Given material:

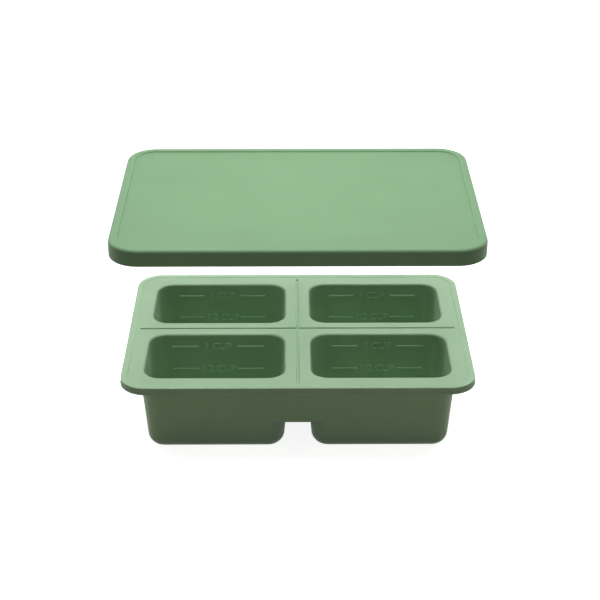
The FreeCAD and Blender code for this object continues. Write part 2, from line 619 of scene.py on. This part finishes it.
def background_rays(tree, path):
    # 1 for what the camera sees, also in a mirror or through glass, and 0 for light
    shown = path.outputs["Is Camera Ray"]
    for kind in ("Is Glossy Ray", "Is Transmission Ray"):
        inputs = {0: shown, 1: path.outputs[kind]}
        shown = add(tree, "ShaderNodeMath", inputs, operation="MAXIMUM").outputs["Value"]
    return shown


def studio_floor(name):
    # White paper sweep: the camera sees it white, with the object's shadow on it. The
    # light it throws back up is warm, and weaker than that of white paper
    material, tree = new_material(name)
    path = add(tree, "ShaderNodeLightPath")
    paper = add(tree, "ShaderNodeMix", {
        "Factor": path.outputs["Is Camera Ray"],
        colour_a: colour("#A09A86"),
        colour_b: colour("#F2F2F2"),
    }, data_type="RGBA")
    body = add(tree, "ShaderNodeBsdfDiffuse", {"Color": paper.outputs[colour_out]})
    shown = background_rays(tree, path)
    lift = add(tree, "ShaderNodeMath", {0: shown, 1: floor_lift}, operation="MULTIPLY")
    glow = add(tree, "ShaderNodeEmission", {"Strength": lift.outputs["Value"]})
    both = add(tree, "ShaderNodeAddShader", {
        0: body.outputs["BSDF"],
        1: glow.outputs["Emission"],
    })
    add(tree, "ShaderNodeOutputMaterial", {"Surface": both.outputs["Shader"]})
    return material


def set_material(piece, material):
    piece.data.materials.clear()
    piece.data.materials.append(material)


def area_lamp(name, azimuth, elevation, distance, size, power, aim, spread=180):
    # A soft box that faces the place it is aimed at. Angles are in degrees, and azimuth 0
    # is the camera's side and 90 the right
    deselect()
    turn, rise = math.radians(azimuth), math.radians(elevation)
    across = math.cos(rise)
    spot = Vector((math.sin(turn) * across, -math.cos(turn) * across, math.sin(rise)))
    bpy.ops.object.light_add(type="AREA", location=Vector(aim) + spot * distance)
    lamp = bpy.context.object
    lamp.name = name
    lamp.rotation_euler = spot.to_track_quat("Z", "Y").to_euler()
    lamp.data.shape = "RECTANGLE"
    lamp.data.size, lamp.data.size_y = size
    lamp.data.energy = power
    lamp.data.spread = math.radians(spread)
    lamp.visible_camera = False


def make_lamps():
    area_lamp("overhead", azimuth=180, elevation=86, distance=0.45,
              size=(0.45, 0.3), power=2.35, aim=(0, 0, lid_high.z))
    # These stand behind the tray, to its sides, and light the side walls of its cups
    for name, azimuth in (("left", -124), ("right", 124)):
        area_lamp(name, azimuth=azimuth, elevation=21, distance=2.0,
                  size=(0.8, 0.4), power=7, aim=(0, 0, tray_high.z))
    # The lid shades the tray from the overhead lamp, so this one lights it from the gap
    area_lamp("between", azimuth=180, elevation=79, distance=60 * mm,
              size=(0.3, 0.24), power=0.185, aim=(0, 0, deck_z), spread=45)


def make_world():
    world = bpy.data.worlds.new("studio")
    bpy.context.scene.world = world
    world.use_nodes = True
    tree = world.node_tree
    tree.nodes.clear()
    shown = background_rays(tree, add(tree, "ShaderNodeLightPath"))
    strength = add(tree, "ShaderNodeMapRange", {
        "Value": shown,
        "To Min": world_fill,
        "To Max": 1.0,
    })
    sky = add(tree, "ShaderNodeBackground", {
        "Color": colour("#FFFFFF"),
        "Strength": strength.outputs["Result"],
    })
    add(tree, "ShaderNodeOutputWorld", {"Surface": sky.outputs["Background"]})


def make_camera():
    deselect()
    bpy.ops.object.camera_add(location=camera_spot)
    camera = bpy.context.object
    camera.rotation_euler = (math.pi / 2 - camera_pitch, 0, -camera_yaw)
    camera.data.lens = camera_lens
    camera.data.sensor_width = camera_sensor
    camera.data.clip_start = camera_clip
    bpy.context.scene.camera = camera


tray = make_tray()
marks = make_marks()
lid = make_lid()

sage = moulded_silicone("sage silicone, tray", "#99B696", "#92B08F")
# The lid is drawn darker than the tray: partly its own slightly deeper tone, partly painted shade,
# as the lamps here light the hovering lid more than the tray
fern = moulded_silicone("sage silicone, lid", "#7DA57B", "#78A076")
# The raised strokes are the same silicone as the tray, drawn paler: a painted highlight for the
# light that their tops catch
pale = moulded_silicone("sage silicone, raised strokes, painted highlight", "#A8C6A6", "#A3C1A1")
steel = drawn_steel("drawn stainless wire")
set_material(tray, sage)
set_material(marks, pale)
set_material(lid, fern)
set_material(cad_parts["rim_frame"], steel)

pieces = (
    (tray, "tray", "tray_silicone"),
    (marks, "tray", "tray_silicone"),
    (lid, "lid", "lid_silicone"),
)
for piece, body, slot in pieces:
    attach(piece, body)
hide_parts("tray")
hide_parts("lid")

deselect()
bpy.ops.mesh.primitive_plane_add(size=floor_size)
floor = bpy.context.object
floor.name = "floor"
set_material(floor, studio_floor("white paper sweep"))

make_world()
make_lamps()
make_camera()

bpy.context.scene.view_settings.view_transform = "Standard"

What to work on: Take the listing above and set it down exactly.

Task solution:
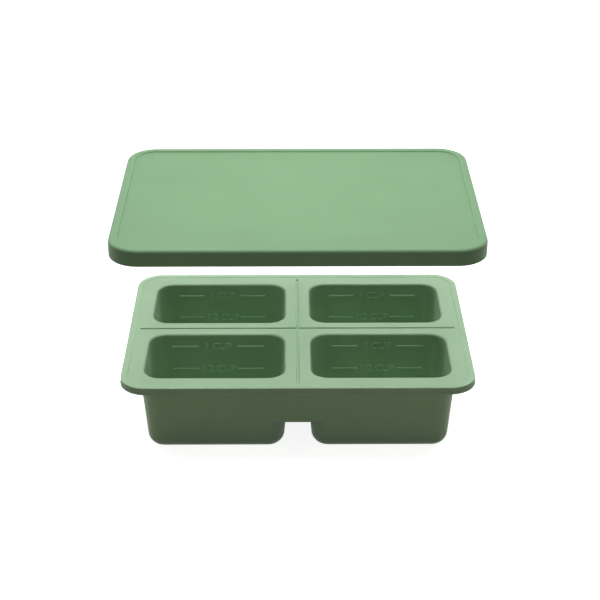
The FreeCAD and Blender code for this object continues. Write part 2, from line 619 of scene.py on. This part finishes it.
def background_rays(tree, path):
    # 1 for what the camera sees, also in a mirror or through glass, and 0 for light
    shown = path.outputs["Is Camera Ray"]
    for kind in ("Is Glossy Ray", "Is Transmission Ray"):
        inputs = {0: shown, 1: path.outputs[kind]}
        shown = add(tree, "ShaderNodeMath", inputs, operation="MAXIMUM").outputs["Value"]
    return shown


def studio_floor(name):
    # White paper sweep: the camera sees it white, with the object's shadow on it. The
    # light it throws back up is warm, and weaker than that of white paper
    material, tree = new_material(name)
    path = add(tree, "ShaderNodeLightPath")
    paper = add(tree, "ShaderNodeMix", {
        "Factor": path.outputs["Is Camera Ray"],
        colour_a: colour("#A09A86"),
        colour_b: colour("#F2F2F2"),
    }, data_type="RGBA")
    body = add(tree, "ShaderNodeBsdfDiffuse", {"Color": paper.outputs[colour_out]})
    shown = background_rays(tree, path)
    lift = add(tree, "ShaderNodeMath", {0: shown, 1: floor_lift}, operation="MULTIPLY")
    glow = add(tree, "ShaderNodeEmission", {"Strength": lift.outputs["Value"]})
    both = add(tree, "ShaderNodeAddShader", {
        0: body.outputs["BSDF"],
        1: glow.outputs["Emission"],
    })
    add(tree, "ShaderNodeOutputMaterial", {"Surface": both.outputs["Shader"]})
    return material


def set_material(piece, material):
    piece.data.materials.clear()
    piece.data.materials.append(material)


def area_lamp(name, azimuth, elevation, distance, size, power, aim, spread=180):
    # A soft box that faces the place it is aimed at. Angles are in degrees, and azimuth 0
    # is the camera's side and 90 the right
    deselect()
    turn, rise = math.radians(azimuth), math.radians(elevation)
    across = math.cos(rise)
    spot = Vector((math.sin(turn) * across, -math.cos(turn) * across, math.sin(rise)))
    bpy.ops.object.light_add(type="AREA", location=Vector(aim) + spot * distance)
    lamp = bpy.context.object
    lamp.name = name
    lamp.rotation_euler = spot.to_track_quat("Z", "Y").to_euler()
    lamp.data.shape = "RECTANGLE"
    lamp.data.size, lamp.data.size_y = size
    lamp.data.energy = power
    lamp.data.spread = math.radians(spread)
    lamp.visible_camera = False


def make_lamps():
    area_lamp("overhead", azimuth=180, elevation=86, distance=0.45,
              size=(0.45, 0.3), power=2.35, aim=(0, 0, lid_high.z))
    # These stand behind the tray, to its sides, and light the side walls of its cups
    for name, azimuth in (("left", -124), ("right", 124)):
        area_lamp(name, azimuth=azimuth, elevation=21, distance=2.0,
                  size=(0.8, 0.4), power=7, aim=(0, 0, tray_high.z))
    # The lid shades the tray from the overhead lamp, so this one lights it from the gap
    area_lamp("between", azimuth=180, elevation=79, distance=60 * mm,
              size=(0.3, 0.24), power=0.185, aim=(0, 0, deck_z), spread=45)


def make_world():
    world = bpy.data.worlds.new("studio")
    bpy.context.scene.world = world
    world.use_nodes = True
    tree = world.node_tree
    tree.nodes.clear()
    shown = background_rays(tree, add(tree, "ShaderNodeLightPath"))
    strength = add(tree, "ShaderNodeMapRange", {
        "Value": shown,
        "To Min": world_fill,
        "To Max": 1.0,
    })
    sky = add(tree, "ShaderNodeBackground", {
        "Color": colour("#FFFFFF"),
        "Strength": strength.outputs["Result"],
    })
    add(tree, "ShaderNodeOutputWorld", {"Surface": sky.outputs["Background"]})


def make_camera():
    deselect()
    bpy.ops.object.camera_add(location=camera_spot)
    camera = bpy.context.object
    camera.rotation_euler = (math.pi / 2 - camera_pitch, 0, -camera_yaw)
    camera.data.lens = camera_lens
    camera.data.sensor_width = camera_sensor
    camera.data.clip_start = camera_clip
    bpy.context.scene.camera = camera


tray = make_tray()
marks = make_marks()
lid = make_lid()

sage = moulded_silicone("sage silicone, tray", "#99B696", "#92B08F")
# The lid is drawn darker than the tray: partly its own slightly deeper tone, partly painted shade,
# as the lamps here light the hovering lid more than the tray
fern = moulded_silicone("sage silicone, lid", "#7DA57B", "#78A076")
# The raised strokes are the same silicone as the tray, drawn paler: a painted highlight for the
# light that their tops catch
pale = moulded_silicone("sage silicone, raised strokes, painted highlight", "#A8C6A6", "#A3C1A1")
steel = drawn_steel("drawn stainless wire")
set_material(tray, sage)
set_material(marks, pale)
set_material(lid, fern)
set_material(cad_parts["rim_frame"], steel)

pieces = (
    (tray, "tray", "tray_silicone"),
    (marks, "tray", "tray_silicone"),
    (lid, "lid", "lid_silicone"),
)
for piece, body, slot in pieces:
    attach(piece, body)
hide_parts("tray")
hide_parts("lid")

deselect()
bpy.ops.mesh.primitive_plane_add(size=floor_size)
floor = bpy.context.object
floor.name = "floor"
set_material(floor, studio_floor("white paper sweep"))

make_world()
make_lamps()
make_camera()

bpy.context.scene.view_settings.view_transform = "Standard"